The final chapters of The Reckless Mind deal with two French intellectuals, Michel Foucault and Jacques Derrida, whose baleful influence continues, to this day, in the United States. Both earned fame and fortune as socialist prophets, and both displayed an amazing moral blindness with regard to the Soviet Union. In a famous 1971 television debate with Noam Chomsky, for example, Foucault managed this declaration:

The proletariat doesn’t wage war against the ruling class because it considers such a war to be just. The proletariat makes war against the ruling class because, for the first time in history, it wants to take power. When the proletariat takes power, it may be quite possible that the proletariat will exert toward the classes over which it has triumphed a violent, dictatorial, and even bloody power. I can’t see what objection could possibly be made to this.

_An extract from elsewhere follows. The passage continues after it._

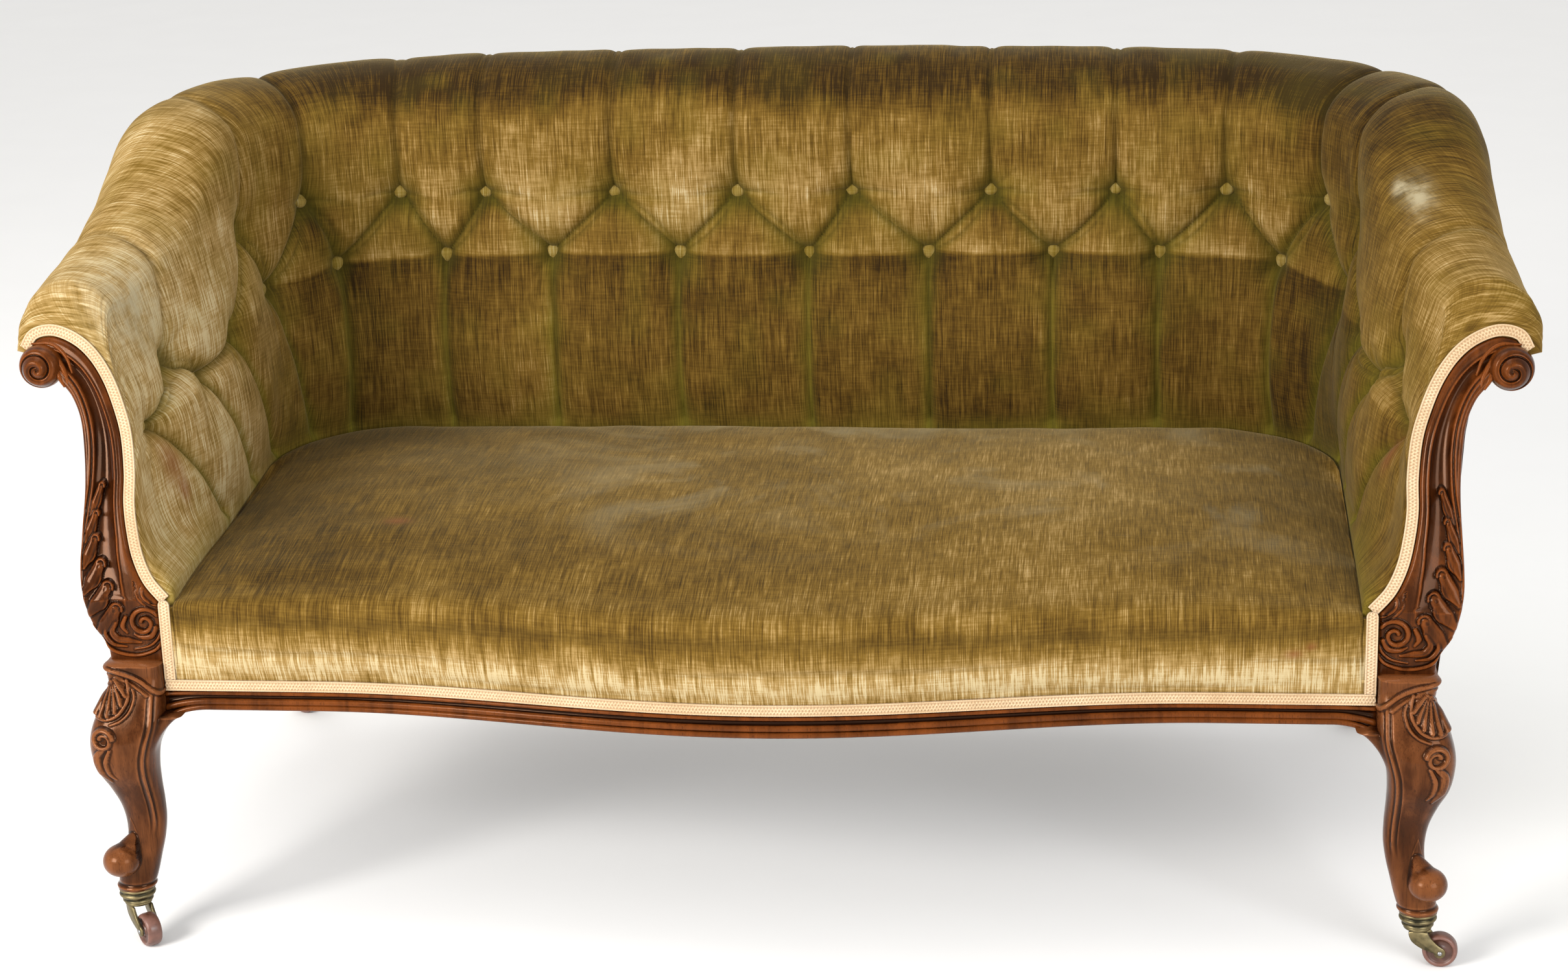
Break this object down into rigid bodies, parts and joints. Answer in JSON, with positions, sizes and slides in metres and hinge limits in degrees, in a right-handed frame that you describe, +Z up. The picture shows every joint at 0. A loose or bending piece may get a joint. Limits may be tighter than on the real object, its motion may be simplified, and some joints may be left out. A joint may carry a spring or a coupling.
{
  "type": "cabriole sofa",
  "caption": "Button-back sofa with a show-wood front: serpentine rail, cabriole legs, S-shaped arm facings with ball scrolls, sprung seat and swivel castors.",
  "frame": {"origin": "on the floor, under the centre of the sofa's bounding box", "axes": "+X along the width, to the right as seen from the front; +Y towards the back; +Z up"},
  "size_m": [1.6366, 0.8006, 0.8622],
  "materials": {
    "walnut": "french polished",
    "beech": "sawn",
    "velvet": "cut pile with a fine stripe",
    "pale_cloth": "plain woven",
    "jute": "coarse woven",
    "black_calico": "plain woven",
    "braid": "woven gimp",
    "castor_brass": "dark patina",
    "castor_steel": "dull",
    "castor_wheel": "brown glaze"
  },
  "bodies": {
    "sofa": {"front_rail": "walnut", "right_front_leg": "walnut", "left_front_leg": "walnut", "right_arm_facing": "walnut", "left_arm_facing": "walnut", "right_rear_leg": "walnut", "left_rear_leg": "walnut", "back_seat_rail": "beech", "right_side_seat_rail": "beech", "left_side_seat_rail": "beech", "back_top_rail": "beech", "right_arm_rail": "beech", "left_arm_rail": "beech", "back_stuffing_rail": "beech", "right_arm_stuffing_rail": "beech", "left_arm_stuffing_rail": "beech", "back_centre_post": "beech", "right_rear_corner_block": "beech", "left_rear_corner_block": "beech", "right_front_corner_block": "beech", "left_front_corner_block": "beech", "seat_webbing_and_springs": "jute", "seat_hessian": "jute", "dust_cover": "black_calico", "back_hessian": "jute", "right_arm_hessian": "jute", "left_arm_hessian": "jute", "seat_pad": "velvet", "back_pad": "velvet", "right_arm_pad": "velvet", "left_arm_pad": "velvet", "outside_back_cover": "pale_cloth", "right_outside_arm_cover": "pale_cloth", "left_outside_arm_cover": "pale_cloth", "seat_front_gimp": "braid", "right_arm_gimp": "braid", "left_arm_gimp": "braid", "front_left_castor_collar": "castor_brass", "front_right_castor_collar": "castor_brass", "rear_left_castor_collar": "castor_brass", "rear_right_castor_collar": "castor_brass"},
    "front_left_horn": {"front_left_castor_horn": "castor_brass", "front_left_castor_axle": "castor_steel"},
    "front_left_wheel": {"front_left_castor_wheel": "castor_wheel"},
    "front_right_horn": {"front_right_castor_horn": "castor_brass", "front_right_castor_axle": "castor_steel"},
    "front_right_wheel": {"front_right_castor_wheel": "castor_wheel"},
    "rear_left_horn": {"rear_left_castor_horn": "castor_brass", "rear_left_castor_axle": "castor_steel"},
    "rear_left_wheel": {"rear_left_castor_wheel": "castor_wheel"},
    "rear_right_horn": {"rear_right_castor_horn": "castor_brass", "rear_right_castor_axle": "castor_steel"},
    "rear_right_wheel": {"rear_right_castor_wheel": "castor_wheel"}
  },
  "joints": [
    {"name": "front_left_swivel", "type": "hinge", "parent": "sofa", "child": "front_left_horn", "pos_m": [-0.6955, -0.34298, 0.05], "axis": [0, 0, 1], "continuous": true},
    {"name": "front_left_roll", "type": "hinge", "parent": "front_left_horn", "child": "front_left_wheel", "pos_m": [-0.68007, -0.36137, 0.01863], "axis": [0.766, 0.6428, 0], "continuous": true},
    {"name": "front_right_swivel", "type": "hinge", "parent": "sofa", "child": "front_right_horn", "pos_m": [0.6955, -0.34298, 0.05], "axis": [0, 0, 1], "continuous": true},
    {"name": "front_right_roll", "type": "hinge", "parent": "front_right_horn", "child": "front_right_wheel", "pos_m": [0.71941, -0.34507, 0.01863], "axis": [0.0872, 0.9962, 0], "continuous": true},
    {"name": "rear_left_swivel", "type": "hinge", "parent": "sofa", "child": "rear_left_horn", "pos_m": [-0.65231, 0.30988, 0.05], "axis": [0, 0, 1], "continuous": true},
    {"name": "rear_left_roll", "type": "hinge", "parent": "rear_left_horn", "child": "rear_left_wheel", "pos_m": [-0.67486, 0.31809, 0.01863], "axis": [-0.342, -0.9397, 0], "continuous": true},
    {"name": "rear_right_swivel", "type": "hinge", "parent": "sofa", "child": "rear_right_horn", "pos_m": [0.65231, 0.30988, 0.05], "axis": [0, 0, 1], "continuous": true},
    {"name": "rear_right_roll", "type": "hinge", "parent": "rear_right_horn", "child": "rear_right_wheel", "pos_m": [0.67406, 0.32003, 0.01863], "axis": [-0.4226, 0.9063, 0], "continuous": true}
  ]
}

To such thinkers, the Soviet Union seemed the very embodiment of the revolutionary proletariat in action, and Foucault, useful idiot that he was, was offered a tour of the Soviet state; he returned to France singing its praises, blissfully unaware that his “tour” had been scripted, that the masses of people he did not see were starving, and that anyone who spoke out was summarily rounded up and executed, or sent into forced labour camps. The publication of Aleksandr Solzhenitsyn’s Gulag Archipelago, just three years after that debate, revealed the full extent of Foucault’s moral idiocy.

The Reckless Mind is both a powerful synopsis of 20th century philosophy and a calling to account, an indictment of the “professors, gifted poets, and influential journalists who summoned their talents to convince all who would listen that modern tyrants were liberators and that their unconscionable crimes were noble, when seen in the proper perspective.” Lilla’s philotyrannical intellectual is with us still, clouding our judgment and excusing all manner of moral evils, but with Lilla’s help, we see him – and see through him – more clearly.